Staleness gaps: A work product references another work product that has been updated since the reference was last reviewed. The reference may still be valid, but it has not been confirmed since the referenced document changed.

Each gap surfaces as a finding with a severity rating, a description of the inconsistency, and a direct link to the work products involved. Findings are assigned to engineers and tracked to closure. The audit trail records who reviewed each finding, what action was taken, and when it was closed.

What ISO WIZ Does Not Do

It is worth being explicit. ISO WIZ is not a requirements management tool in the general sense — it is scoped to automotive safety and compliance workflows. It does not replace DOORS or Polarion for general systems requirements management. It does not replace your simulation environment for SOTIF validation data collection.

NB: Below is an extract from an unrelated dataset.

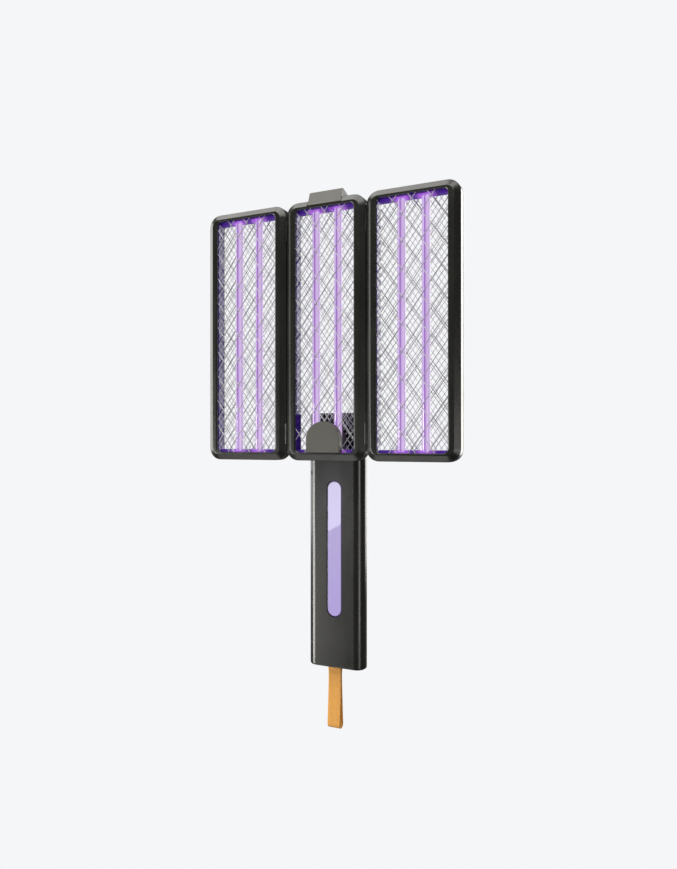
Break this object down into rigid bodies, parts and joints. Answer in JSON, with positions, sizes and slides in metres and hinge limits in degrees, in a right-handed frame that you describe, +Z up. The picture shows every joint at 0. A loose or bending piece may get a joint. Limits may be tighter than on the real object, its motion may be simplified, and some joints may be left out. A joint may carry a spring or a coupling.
{
  "type": "electric fly swatter",
  "caption": "Hand-held electric insect swatter with lamp-lit grid panels that fold on vertical hinges, a swivelling flat grip with a violet window, and a wrist strap.",
  "frame": {"origin": "centre of the hand grip, on its long axis", "axes": "+Z up the grip to the head, +Y out of the back of the grip, +X to the right seen from the front"},
  "size_m": [0.2324, 0.0427, 0.4621],
  "materials": {
    "frame_black": "satin moulded",
    "carrier_gloss": "glossy, lit violet by the lamps",
    "gasket_rubber": "matte",
    "guard_wire": "satin",
    "grid_wire": "plain drawn",
    "uv_glass": "glowing violet",
    "screw_steel": "zinc",
    "pin_steel": "ground",
    "cover_black": "satin moulded",
    "washer_plastic": "smooth",
    "handle_black": "satin moulded",
    "window_violet": "clear over violet light",
    "board_green": "lacquered",
    "button_black": "satin",
    "winding_copper": "enamelled wire",
    "battery_wrap": "shrink wrap",
    "strap_orange": "woven webbing"
  },
  "bodies": {
    "handle": {"handle_front_shell": "handle_black", "handle_rear_shell": "handle_black", "window_lens": "window_violet", "light_board": "board_green", "button_switch": "frame_black", "main_board": "board_green", "step_up_transformer": "winding_copper", "battery": "battery_wrap", "usb_port": "screw_steel", "strap_pin": "pin_steel", "handle_screws": "screw_steel", "pivot_shaft": "pin_steel", "pivot_nut": "pin_steel", "swivel_washer": "washer_plastic", "detent_ball": "pin_steel", "detent_spring": "pin_steel"},
    "head": {"centre_front_frame": "frame_black", "centre_rear_frame": "frame_black", "centre_lamp_carrier": "carrier_gloss", "centre_grid_gasket": "gasket_rubber", "centre_lamp_holders": "carrier_gloss", "centre_front_guard": "guard_wire", "centre_live_grid": "grid_wire", "centre_rear_guard": "guard_wire", "centre_uv_tube_a": "uv_glass", "centre_uv_tube_b": "uv_glass", "centre_frame_screws": "screw_steel", "left_hinge_pins": "pin_steel", "right_hinge_pins": "pin_steel", "pivot_cover": "cover_black", "pivot_hub": "frame_black", "catch_pin": "pin_steel", "catch_spring": "pin_steel"},
    "left_panel": {"left_front_frame": "frame_black", "left_rear_frame": "frame_black", "left_lamp_carrier": "carrier_gloss", "left_grid_gasket": "gasket_rubber", "left_lamp_holders": "carrier_gloss", "left_front_guard": "guard_wire", "left_live_grid": "grid_wire", "left_rear_guard": "guard_wire", "left_uv_tube_a": "uv_glass", "left_uv_tube_b": "uv_glass", "left_frame_screws": "screw_steel"},
    "right_panel": {"right_front_frame": "frame_black", "right_rear_frame": "frame_black", "right_lamp_carrier": "carrier_gloss", "right_grid_gasket": "gasket_rubber", "right_lamp_holders": "carrier_gloss", "right_front_guard": "guard_wire", "right_live_grid": "grid_wire", "right_rear_guard": "guard_wire", "right_uv_tube_a": "uv_glass", "right_uv_tube_b": "uv_glass", "right_frame_screws": "screw_steel"},
    "top_catch": {"top_catch": "cover_black"},
    "power_button": {"power_button": "button_black"},
    "mode_switch": {"mode_switch_knob": "button_black"},
    "strap": {"wrist_strap": "strap_orange"}
  },
  "joints": [
    {"name": "head_swivel", "type": "hinge", "parent": "handle", "child": "head", "pos_m": [0, -0.01075, 0.0867], "axis": [0, 1, 0], "range_deg": [0, 180]},
    {"name": "left_panel_fold", "type": "hinge", "parent": "head", "child": "left_panel", "pos_m": [-0.037, -0.02665, 0.0867], "axis": [0, 0, 1], "range_deg": [0, 115]},
    {"name": "right_panel_fold", "type": "hinge", "parent": "head", "child": "right_panel", "pos_m": [0.037, -0.02665, 0.0867], "axis": [0, 0, -1], "range_deg": [0, 115]},
    {"name": "catch_tilt", "type": "hinge", "parent": "head", "child": "top_catch", "pos_m": [0, -0.02635, 0.2869], "axis": [1, 0, 0], "range_deg": [0, 12], "stiffness_Nm_per_rad": 0.05, "springref_deg": -5.73},
    {"name": "button_press", "type": "slide", "parent": "handle", "child": "power_button", "axis": [0, -1, 0], "range_m": [0, 0.0012], "stiffness_N_per_m": 900, "springref_m": -0.0005},
    {"name": "mode_slide", "type": "slide", "parent": "handle", "child": "mode_switch", "axis": [0, 0, 1], "range_m": [0, 0.004]},
    {"name": "strap_swing", "type": "hinge", "parent": "handle", "child": "strap", "pos_m": [-0.003, 0, -0.1075], "axis": [1, 0, 0], "range_deg": [-25, 50]}
  ]
}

It does not replace your code analysis tool for MISRA compliance.

What it does: it provides the unified traceability backbone that connects those tools to the four automotive safety standards, maintains the cross-standard links that no individual tool manages, and surfaces the gaps that emerge when standards-mandated work products are not fully linked.

For programs managing two or more of ISO 26262, SOTIF, ISO 21434, and ASPICE simultaneously — which is now nearly every ADAS, EV, and connected vehicle program — ISO WIZ eliminates the coordination overhead that would otherwise be absorbed by manual traceability maintenance, cross-team review meetings, and last-minute certification preparation.